Appointment of Sponsor
Nil
Preparation of “Prospectus Standard” Listing Document
Nil. However, a streamlined transfer applicant is required to publish an announcement as soon as practicable before the intended date that the dealings in the issuer’s shares on the Main Board are expected to commence. The announcement will be pre-vetted by the Listing Division.
Cost for Transfers of Listing
Main Board initial listing fee is exempted for transfer applicants.
Conclusion
Following the implementation of the GEM Listing Reforms, the Exchange believes that the GEM will be better positioned as a market designated for both well-established SMEs and growth companies with substantial investment in R&D, as well as a platform for supporting the development of green and sustainable finance.
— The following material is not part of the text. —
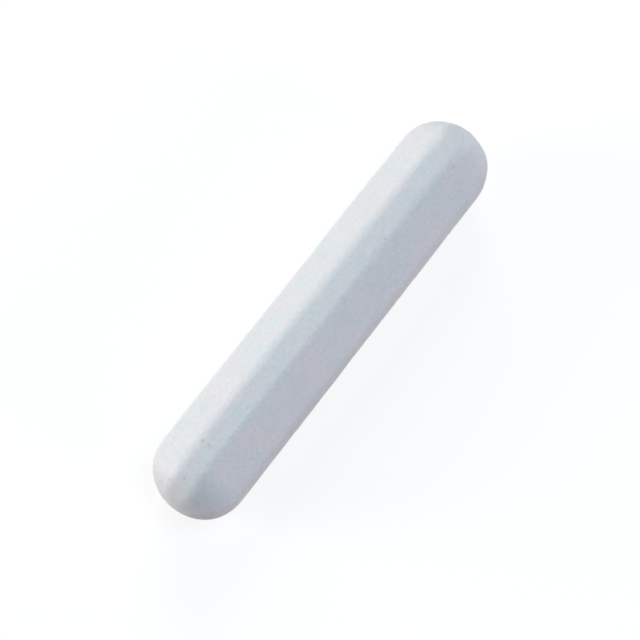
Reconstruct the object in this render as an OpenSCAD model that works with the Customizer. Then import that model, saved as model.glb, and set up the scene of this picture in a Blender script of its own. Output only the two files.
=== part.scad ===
// Magnetic stir bar: a rod magnet sealed in a moulded PTFE jacket.
// The bar lies along X on one of its narrow facets, with the middle of that facet at the origin.
// Its section has eight facets, narrow and broad by turns, joined by rounded long edges.
// The ends are domed: each facet curves over towards the tip, and a sphere rounds the ridges between them.

/* [Bar] */
// Overall length, from tip to tip
bar_length = 40; // [30:0.5:80]
// Distance across two opposite narrow facets, which is the height of the bar as it lies
across_narrow = 7.88; // [7:0.02:12]
// How much nearer the axis a broad facet lies than a narrow one
broad_facet_step = 0.34; // [0.1:0.01:0.6]
// Radius of the rounded long edges between the facets
edge_radius = 1.5; // [0.3:0.05:2]
// How far the arcs of the domed ends stand out past the facets where they meet them
arc_margin = 0.03; // [0.02:0.01:0.06]
// How far the spheres at the ends stand out past the long edges where they meet them
sphere_margin = 0.1; // [0.08:0.01:0.2]

/* [Jacket] */
// Thickness of the jacket over the magnet, at the middle of a broad facet
side_wall = 1.05; // [0.6:0.05:1.8]
// Thickness of the jacket past each end of the magnet, measured to the tip
end_wall = 4.95; // [3:0.05:9]

/* [Magnet] */
// Gap between the magnet and the jacket that is moulded round it
magnet_clearance = 0.05; // [0.02:0.01:0.2]
// Chamfer round both ends of the magnet
magnet_chamfer = 0.4; // [0.1:0.05:0.8]

/* [Hidden] */
$fn = 96;
facet_count = 8;
facet_angle = 360 / facet_count;

narrow_apothem = across_narrow / 2;
broad_apothem = narrow_apothem - broad_facet_step;

// How far the rounded edges overlap the facets, so that no sliver is left where they run out on them
edge_overlap = 0.00001;

// The magnet fills what the jacket's walls leave
magnet_radius = broad_apothem - side_wall - magnet_clearance;
magnet_length = bar_length - 2 * (end_wall + magnet_clearance);

// The spheres are a little wider than the rounded long edges, and each reaches to its tip
sphere_radius = norm(edge_centre(0)) + edge_radius + sphere_margin;
sphere_centre = bar_length / 2 - sphere_radius;

// How far the arcs would run on past the tips, so that the spheres alone shape the tips
arc_overrun = 0.01;

// Extra size of a shape wherever the others cut it off
spare = 1;

// Distance from the axis to facet k: even facets are the narrow ones
function apothem(k) = k % 2 == 0 ? narrow_apothem : broad_apothem;

// The same distance for that facet moved in by the edge radius
function inset_apothem(k) = apothem(k) - edge_radius;

// Centre of the rounded edge between facets k and k + 1, where both facets moved in by the edge radius cross
function edge_centre(k) =
  let (along = (inset_apothem(k + 1) - inset_apothem(k) * cos(facet_angle)) / sin(facet_angle))
  turn([inset_apothem(k), along], k * facet_angle);

// A point turned by an angle about the axis
function turn(p, angle) = [p.x * cos(angle) - p.y * sin(angle), p.x * sin(angle) + p.y * cos(angle)];

// Where the rounded edge k runs into its first facet (side 0) or its second (side 1)
function edge_tangent(k, side) = edge_centre(k) + turn([edge_radius, 0], (k + side) * facet_angle);

// Section of the bar across its axis
module bar_section() {
  polygon([for (k = [0 : facet_count - 1], side = [0, 1]) edge_tangent(k, side)]);
  for (k = [0 : facet_count - 1])
    translate(edge_centre(k))
      circle(r = edge_radius + edge_overlap);
}

// Round rod on the Z axis, centred, with chamfered ends
module chamfered_rod(radius, length, chamfer) {
  rotate_extrude()
    polygon([
      [0, -length / 2],
      [radius - chamfer, -length / 2],
      [radius, chamfer - length / 2],
      [radius, length / 2 - chamfer],
      [radius - chamfer, length / 2],
      [0, length / 2]
    ]);
}

// Slab between facet k and the one opposite, whose ends are half round as seen along the facets.
// The facets cut off its flat sides, which are set in a little so that they cross the arcs at an angle.
module domed_slab(k) {
  arc_radius = apothem(k) + arc_margin;
  arc_centre = bar_length / 2 + arc_overrun - arc_radius;
  flat_side = apothem(k) + arc_margin / 2;
  rotate([0, 0, k * facet_angle])
    rotate([90, 0, 0])
      linear_extrude(height = 2 * (sphere_radius + spare), center = true) {
        square([2 * flat_side, 2 * arc_centre], center = true);
        for (side = [-1, 1])
          translate([0, side * arc_centre])
            circle(r = arc_radius);
      }
}

// Round rod on the Z axis, centred, with spherical ends
module round_ended_rod() {
  cylinder(h = 2 * sphere_centre, r = sphere_radius, center = true);
  for (side = [-1, 1])
    translate([0, 0, side * sphere_centre])
      sphere(r = sphere_radius);
}

// Lays a piece made on the Z axis along X, at the height of the bar's axis
module lay_down() {
  translate([0, 0, narrow_apothem])
    rotate([0, 90, 0])
      children();
}

// One-piece jacket, closed all round the space that holds the magnet
module ptfe_jacket() {
  color([0.92, 0.93, 0.95])
    lay_down()
      difference() {
        intersection() {
          linear_extrude(height = bar_length + 2 * spare, center = true)
            bar_section();
          intersection_for(k = [0 : facet_count / 2 - 1])
            domed_slab(k);
          round_ended_rod();
        }
        chamfered_rod(
          magnet_radius + magnet_clearance,
          magnet_length + 2 * magnet_clearance,
          magnet_chamfer
        );
      }
}

// Rod magnet, sealed inside
module bar_magnet() {
  color([0.42, 0.42, 0.43])
    lay_down()
      chamfered_rod(magnet_radius, magnet_length, magnet_chamfer);
}

ptfe_jacket();
bar_magnet();
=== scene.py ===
"""A magnetic stir bar: a rod magnet sealed in a white PTFE jacket, lying on a white floor."""

import math

import bpy
import numpy as np
from mathutils import Matrix, Vector, noise


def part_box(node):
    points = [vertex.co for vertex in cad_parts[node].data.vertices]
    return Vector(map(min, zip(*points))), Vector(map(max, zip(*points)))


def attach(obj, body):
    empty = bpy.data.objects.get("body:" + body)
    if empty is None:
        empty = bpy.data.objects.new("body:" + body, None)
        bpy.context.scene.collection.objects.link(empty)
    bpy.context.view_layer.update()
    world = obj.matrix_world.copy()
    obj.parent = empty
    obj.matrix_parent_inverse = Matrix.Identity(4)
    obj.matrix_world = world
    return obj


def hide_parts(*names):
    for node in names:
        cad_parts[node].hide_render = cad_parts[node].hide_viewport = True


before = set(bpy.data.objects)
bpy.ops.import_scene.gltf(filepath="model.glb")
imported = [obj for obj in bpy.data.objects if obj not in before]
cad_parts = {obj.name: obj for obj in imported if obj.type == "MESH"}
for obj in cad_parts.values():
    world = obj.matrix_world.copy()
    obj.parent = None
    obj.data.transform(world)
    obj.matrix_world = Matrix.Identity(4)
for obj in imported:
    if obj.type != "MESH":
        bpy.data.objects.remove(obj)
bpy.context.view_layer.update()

MM = 0.001
# A full turn and its parts, in radians
FULL_TURN = 2 * math.pi
QUARTER = FULL_TURN / 4
EIGHTH = FULL_TURN / 8

# Length, height and magnet of the bar, from the CAD solids
JACKET_LOW, JACKET_HIGH = (Vector(corner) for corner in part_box("ptfe_jacket"))
MAGNET_LOW, MAGNET_HIGH = (Vector(corner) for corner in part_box("bar_magnet"))
HALF_LENGTH = (JACKET_HIGH.x - JACKET_LOW.x) / 2
NARROW_APOTHEM = (JACKET_HIGH.z - JACKET_LOW.z) / 2

# How much nearer the axis a broad facet lies than a narrow one
BROAD_FACET_STEP = 0.34 * MM
# Radius of the rounded long edges between the facets
EDGE_RADIUS = 1.5 * MM
# Length of the domes, and the power of their curve, where 2 would give an ellipse
DOME_LENGTH = 4.11 * MM
DOME_POWER = 2.3
DOME_START = HALF_LENGTH - DOME_LENGTH
# Powers by which the facet step and the edge radius shrink as a dome gets lower
STEP_POWER = 3
EDGE_POWER = 0.5
# Gap between the magnet and the jacket, and the chamfer round the magnet's ends
MAGNET_CLEARANCE = 0.05 * MM
MAGNET_CHAMFER = 0.4 * MM

# How finely the mesh is divided along the bar: the distance of the rings between the domes, the steps of a
# dome's curve, and how many of those its cap takes up
RING_STEP = 0.135 * MM
DOME_STEPS = 44
CAP_STEPS = 8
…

The GEM is also anticipated to be a market suitable for trading by all types of investors, whether individual or institutional.
1 Pursuant to the existing post-IPO lock-up period, a GEM issuer's controlling shareholder(s) is/are restricted from disposing of any shares (i) within the first 12 months after listing, and (ii) within the second 12 months after listing, where such disposal of shares would result in them ceasing to be the controlling shareholder(s).